15 Jan

Sélection officielle Angoulême 2023 : Ils brûlent de Aniss el Hamouri aux éditions 6 Pieds sous Terre

Repéré dès son premier album, Comme un frisson, prix révélation ADAGP du festival Quai des Bulles, Aniss el Hamouri revient en 2022 avec un récit de dark fantasy en trois tomes résolument sombre et tourmenté…

Ne cherchez pas une once d’espoir dans les pages de cet album, il n’y en a pas. Ou si peu. L’univers médiéval élaboré par Aniss el Hamouri est désespérément sombre et violent. Pour un rien, vous pouvez finir sur un bûcher ou le ventre transpercé d’un coup d’épée.

Le seul rayon de lumière, le seul élan de bonté, vient d’une amitié, celle qui unit le jeune et bienveillant Georg à Pluie et Ongle, deux adolescentes dotées de pouvoirs surnaturels qui ont décidé de s’enfuir du Sanctuaire, une prison de l’inquisition. Depuis, elles sont pourchassées par Le Mage, un inquisiteur sans pitié, et rejetées partout où elles passent.

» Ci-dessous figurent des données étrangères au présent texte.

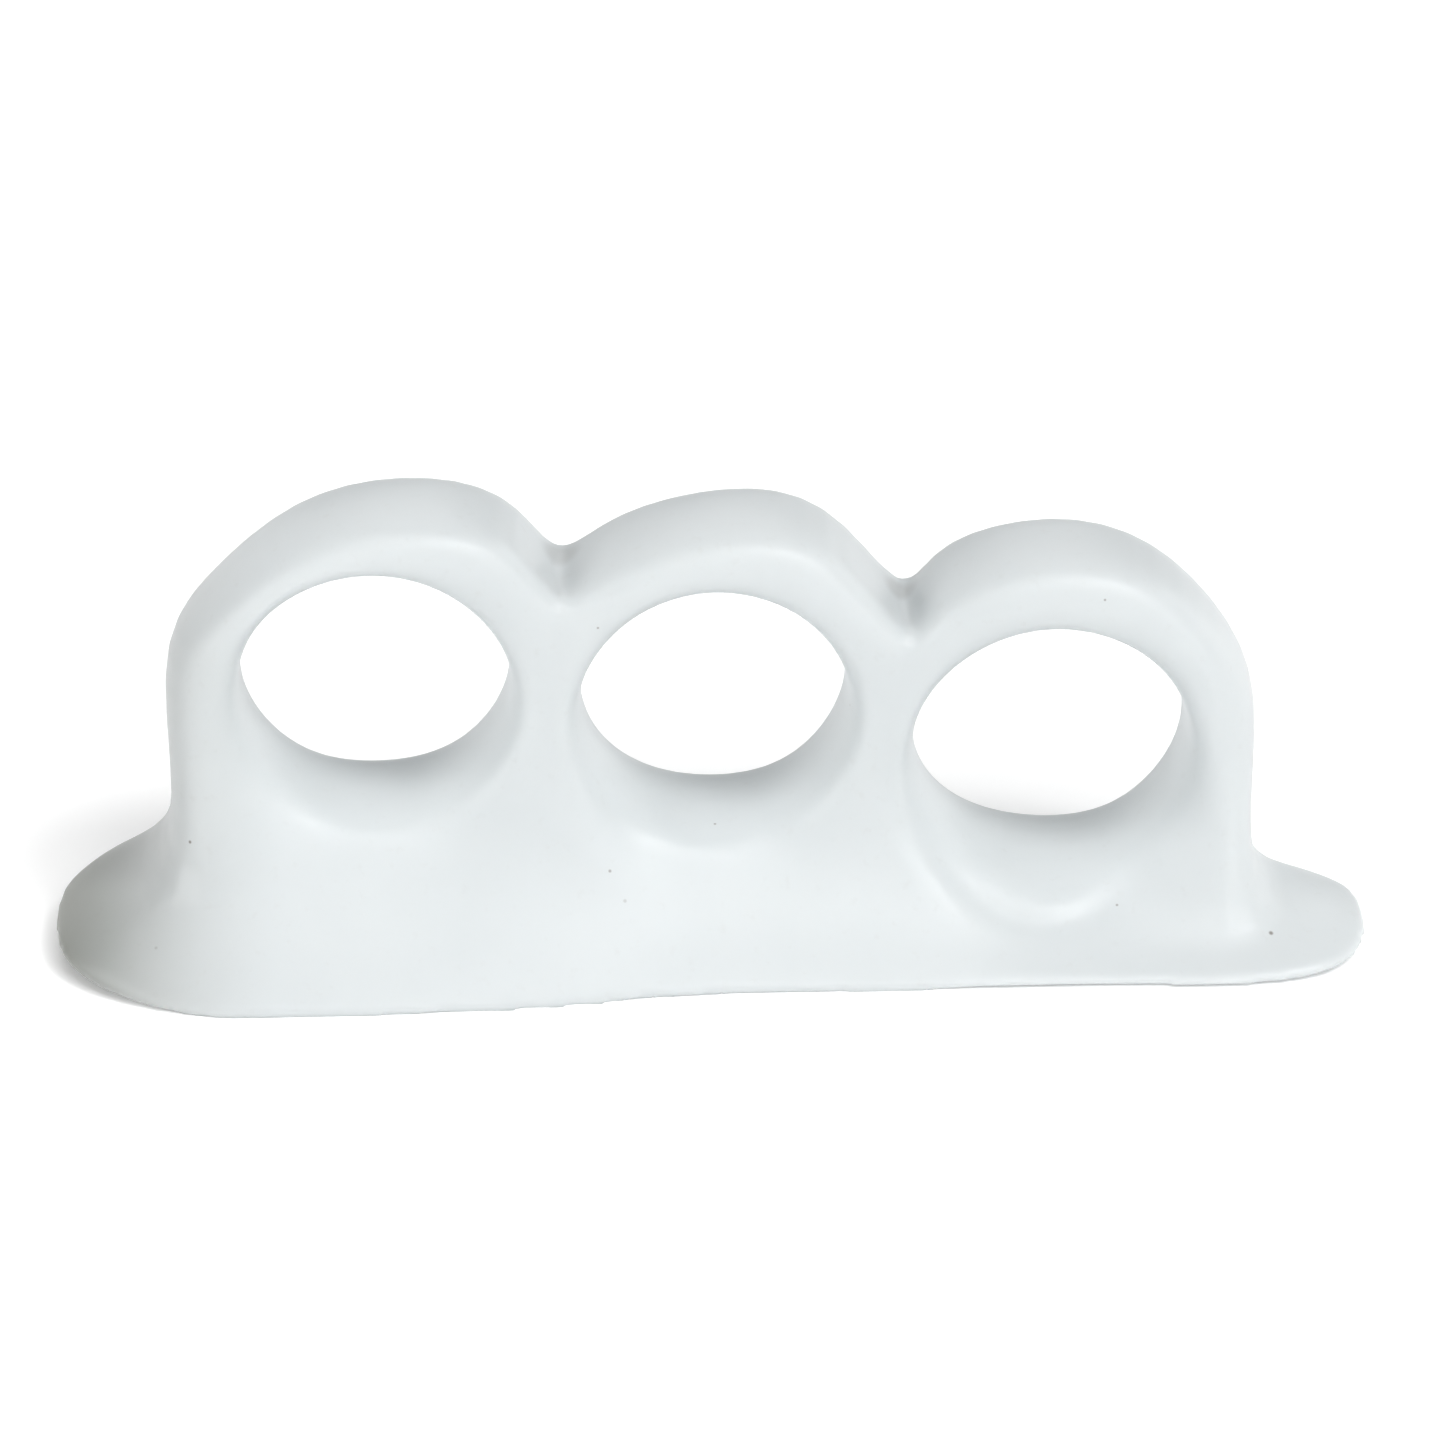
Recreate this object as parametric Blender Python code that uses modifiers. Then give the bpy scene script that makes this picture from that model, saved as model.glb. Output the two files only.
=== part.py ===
"""Toe crest pad: one piece of soft white gel, a crest that fills the hollow under the toes with three loops over them.

Metres, +Z up. X runs along the pad from its big toe end (-X) to its little toe end (+X), and Y from the toe
tips' side (-Y) to the side of the ball of the foot (+Y). The origin lies on the flat underside, below the axis
of the middle loop, level with the middle of the first loop's band.

The form is a coarse cage with Subdivision Surface. The cage starts as a sheet in the XZ plane, the pad's front
view with three bores in it. The sheet is doubled into a front face and a back face, and walls of three strips
join the two round the outline and through each bore.
"""

import math
from collections import Counter, namedtuple

import bmesh
import bpy

MM = 0.001

# The three loops
LOOP_BORE = 16.9 * MM
LOOP_PITCH = 20.8 * MM
LOOP_DEPTH = 9.2 * MM
CROWN_DEPTH = 8.8 * MM
CROWN_WALL = 2.9 * MM
CROWN_LEAN = 1.7 * MM
SIDE_WALL = 4.2 * MM
VALLEY_RISE = 1.2 * MM
VALLEY_SHIFT = 0.9 * MM
LOOP_SET_BACK = 1.15 * MM

# The crest under them
CREST_THICKNESS = 8.95 * MM
CREST_FRONT = 12.5 * MM
CREST_BACK = 8.7 * MM
FLARE_RISE = 1.5 * MM
UNDERSIDE_EDGE = 0.4 * MM
UNDERSIDE_EASE = 1.1 * MM
UNDERSIDE_PRESS = 0.1 * MM

# The ends that reach past the outer loops
BIG_TOE_REACH = 7.6 * MM
BIG_TOE_HEIGHT = 5.9 * MM
LITTLE_TOE_REACH = 7.5 * MM
LITTLE_TOE_HEIGHT = 2.5 * MM
FOOT_TUCK = 0.8 * MM

# Rounding of the edges
CROWN_RIM = 0.35 * MM
CREST_RIM = 1.2 * MM
CROWN_EASE = 2.4 * MM
CREST_EASE = 2.4 * MM
VALLEY_EASE = 3.0 * MM
CROWN_EDGE = 1.0 * MM
VALLEY_EDGE = 1.5 * MM
SIDE_EDGE = 1.3 * MM

# Each loop's own share of the crest's thickness, of the set-back, of the bore, and of the crown's wall and lean
Loop = namedtuple("Loop", "name thickness set_back bore wall lean")
LOOPS = (
    Loop("second_toe", 1.00, 0.00, 0.985, 1.08, 1.00),
    Loop("third_toe", 0.79, 0.78, 0.98, 1.20, 0.45),
    Loop("fourth_toe", 0.43, 1.00, 1.01, 1.44, 0.10),
)

# Each valley's own share of the rise above the loops' outer walls and of the shift towards the little toe
Valley = namedtuple("Valley", "name rise shift")
VALLEYS = (
    Valley("second_to_third", 1.00, 0.25),
    Valley("third_to_fourth", 0.45, 1.00),
)

# The plan at each place along the pad: how far the crest reaches at the underside, as shares of CREST_FRONT and
# CREST_BACK, and the depth of the loops' bands, as a share of LOOP_DEPTH and CROWN_DEPTH
Plan = namedtuple("Plan", "place front back band")
PLAN = (
    Plan("big_toe_side", 0.98, 0.94, 0.90),
    Plan("second_toe", 1.00, 1.00, 1.00),
    Plan("third_toe", 0.86, 0.95, 1.00),
    Plan("fourth_toe", 0.85, 0.78, 1.00),
    Plan("little_toe_side", 0.88, 0.40, 0.90),
)

# Points of an end, as shares: along its reach, up its height, and of CREST_FRONT and CREST_BACK there
EndPoint = namedtuple("EndPoint", "place along height front back")
BIG_TOE_END = (
    EndPoint("top", 0.60, 0.67, 0.50, 0.48),
    EndPoint("middle", 0.64, 0.42, 0.77, 0.58),
    EndPoint("floor", 0.64, 0.08, 0.82, 0.54),
    EndPoint("nose", 1.17, 0.31, 0.56, 0.12),
)
LITTLE_TOE_END = (
    EndPoint("top", 0.60, 0.84, 0.54, 0.12),
    EndPoint("middle", 0.66, 0.52, 0.78, 0.18),
    EndPoint("floor", 0.66, 0.14, 0.86, 0.14),
    EndPoint("nose", 1.10, 0.42, 0.56, -0.04),
)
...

Georg fera tout son possible pour les aider à fuir les soutanes et à surmonter les traumatismes physiques et psychiques endurés par le passé et qu’il découvre au fil de leur périple…

Plus qu’une fuite, c’est une quête que l’auteur belgo-marocain Aniss el Hamouri met ici en images, une quête d’identité pour nos trois personnages, autant de caractères inadaptés à ce monde de brutes épaisses et de croyances obscures.

Avec son trait hyper nerveux et expressif, quasiment habité, et une narration musclée, l’auteur parvient à nous happer jusqu’au bout de son histoire même si les premières pages nécessitent peut-être un petit temps d’acclimatation à l’univers.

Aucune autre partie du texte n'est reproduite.